DATASET RECORDS ▸
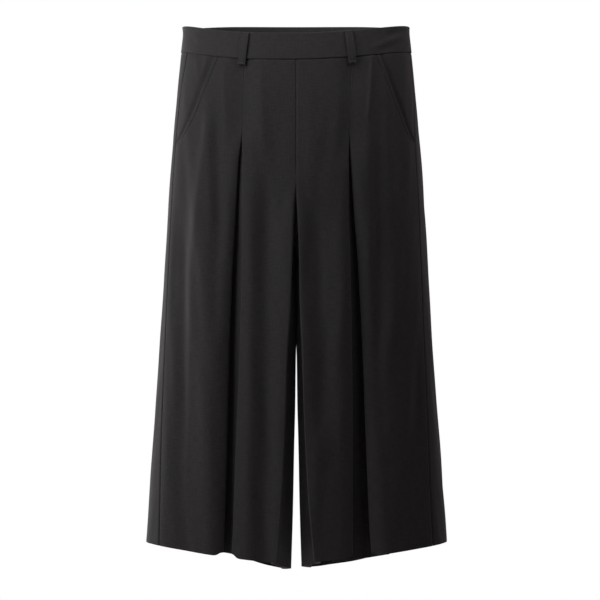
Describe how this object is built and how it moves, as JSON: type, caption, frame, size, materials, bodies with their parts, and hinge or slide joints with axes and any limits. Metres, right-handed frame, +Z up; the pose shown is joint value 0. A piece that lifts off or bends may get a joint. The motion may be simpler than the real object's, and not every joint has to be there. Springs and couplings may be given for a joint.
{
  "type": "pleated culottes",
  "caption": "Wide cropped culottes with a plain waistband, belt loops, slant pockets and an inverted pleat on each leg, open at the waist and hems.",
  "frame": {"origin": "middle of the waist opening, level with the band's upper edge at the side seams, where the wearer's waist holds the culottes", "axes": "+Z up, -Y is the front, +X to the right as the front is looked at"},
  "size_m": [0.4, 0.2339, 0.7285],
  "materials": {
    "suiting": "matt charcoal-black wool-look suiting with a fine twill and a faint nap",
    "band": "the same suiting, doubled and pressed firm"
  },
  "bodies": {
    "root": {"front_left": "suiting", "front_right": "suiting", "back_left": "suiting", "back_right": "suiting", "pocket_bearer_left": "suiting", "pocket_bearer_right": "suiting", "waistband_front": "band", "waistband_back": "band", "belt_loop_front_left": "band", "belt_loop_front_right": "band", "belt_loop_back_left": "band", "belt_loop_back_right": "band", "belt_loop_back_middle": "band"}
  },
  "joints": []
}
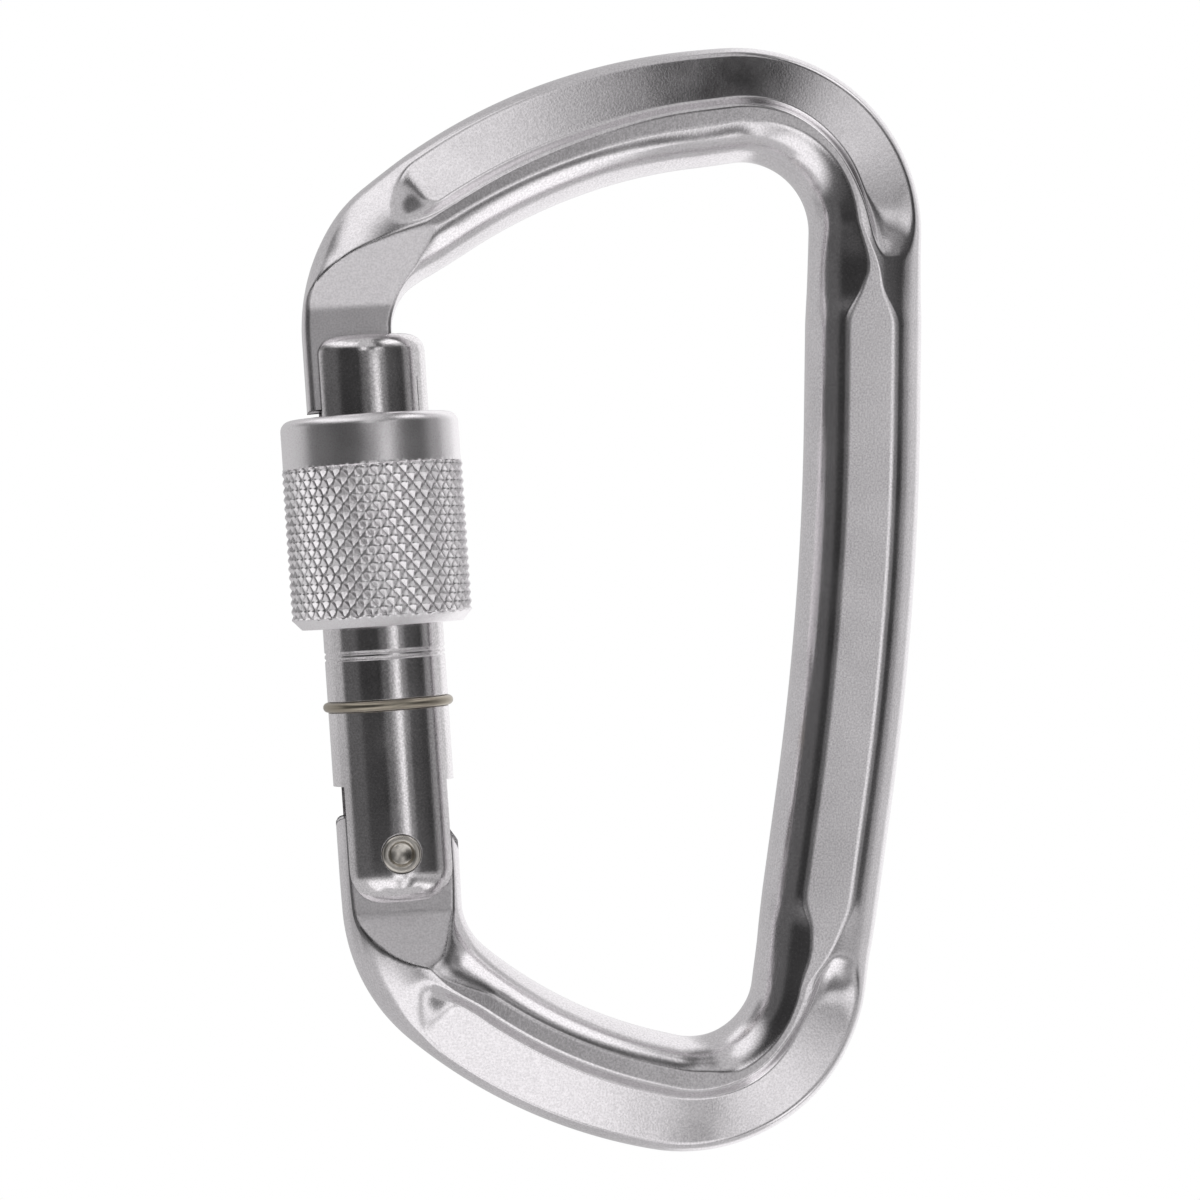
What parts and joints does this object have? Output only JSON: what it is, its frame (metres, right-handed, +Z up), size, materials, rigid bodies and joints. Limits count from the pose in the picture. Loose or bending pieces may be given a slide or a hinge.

WHAT TO PRODUCE ▸ Everything in the listing above should be restated exactly.

RESULT OF THE EXERCISE ▸
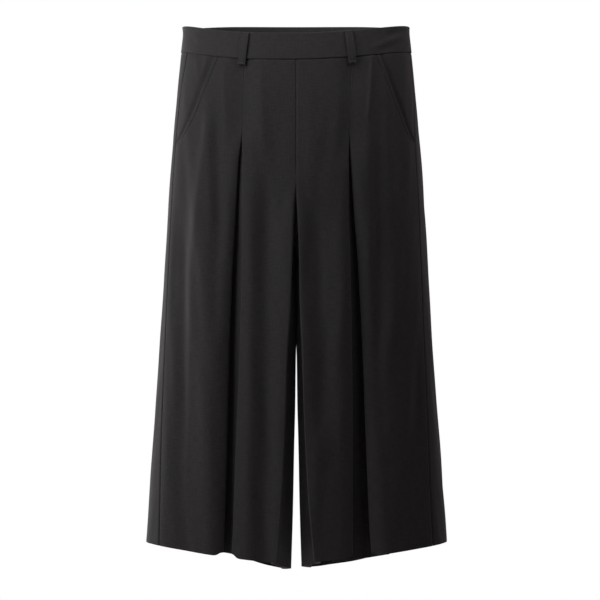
Describe how this object is built and how it moves, as JSON: type, caption, frame, size, materials, bodies with their parts, and hinge or slide joints with axes and any limits. Metres, right-handed frame, +Z up; the pose shown is joint value 0. A piece that lifts off or bends may get a joint. The motion may be simpler than the real object's, and not every joint has to be there. Springs and couplings may be given for a joint.
{
  "type": "pleated culottes",
  "caption": "Wide cropped culottes with a plain waistband, belt loops, slant pockets and an inverted pleat on each leg, open at the waist and hems.",
  "frame": {"origin": "middle of the waist opening, level with the band's upper edge at the side seams, where the wearer's waist holds the culottes", "axes": "+Z up, -Y is the front, +X to the right as the front is looked at"},
  "size_m": [0.4, 0.2339, 0.7285],
  "materials": {
    "suiting": "matt charcoal-black wool-look suiting with a fine twill and a faint nap",
    "band": "the same suiting, doubled and pressed firm"
  },
  "bodies": {
    "root": {"front_left": "suiting", "front_right": "suiting", "back_left": "suiting", "back_right": "suiting", "pocket_bearer_left": "suiting", "pocket_bearer_right": "suiting", "waistband_front": "band", "waistband_back": "band", "belt_loop_front_left": "band", "belt_loop_front_right": "band", "belt_loop_back_left": "band", "belt_loop_back_right": "band", "belt_loop_back_middle": "band"}
  },
  "joints": []
}
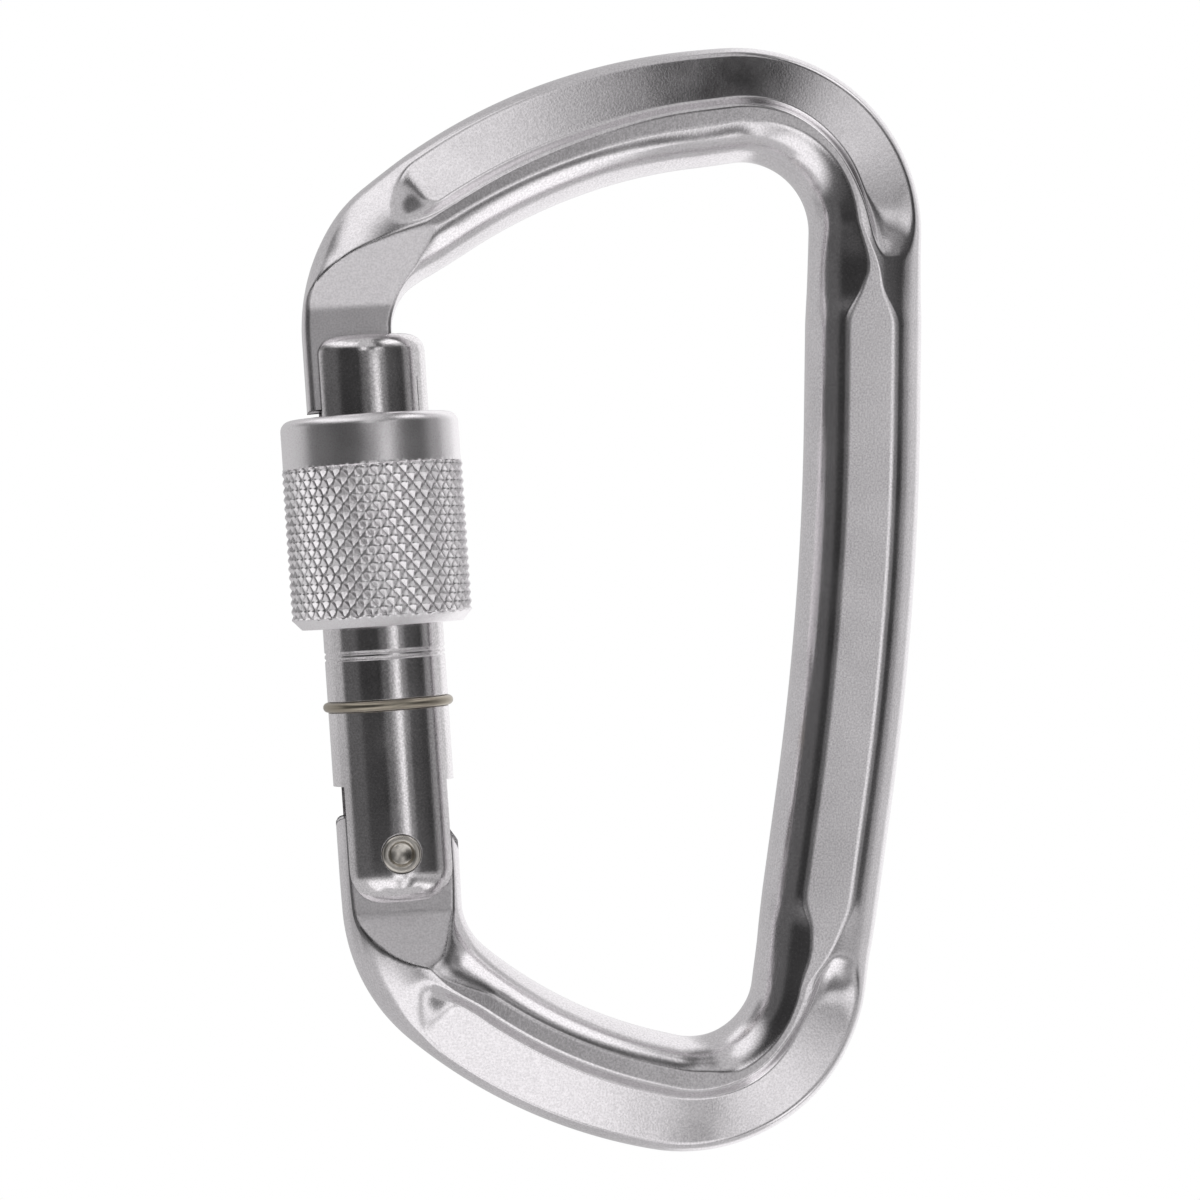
What parts and joints does this object have? Output only JSON: what it is, its frame (metres, right-handed, +Z up), size, materials, rigid bodies and joints. Limits count from the pose in the picture. Loose or bending pieces may be given a slide or a hinge.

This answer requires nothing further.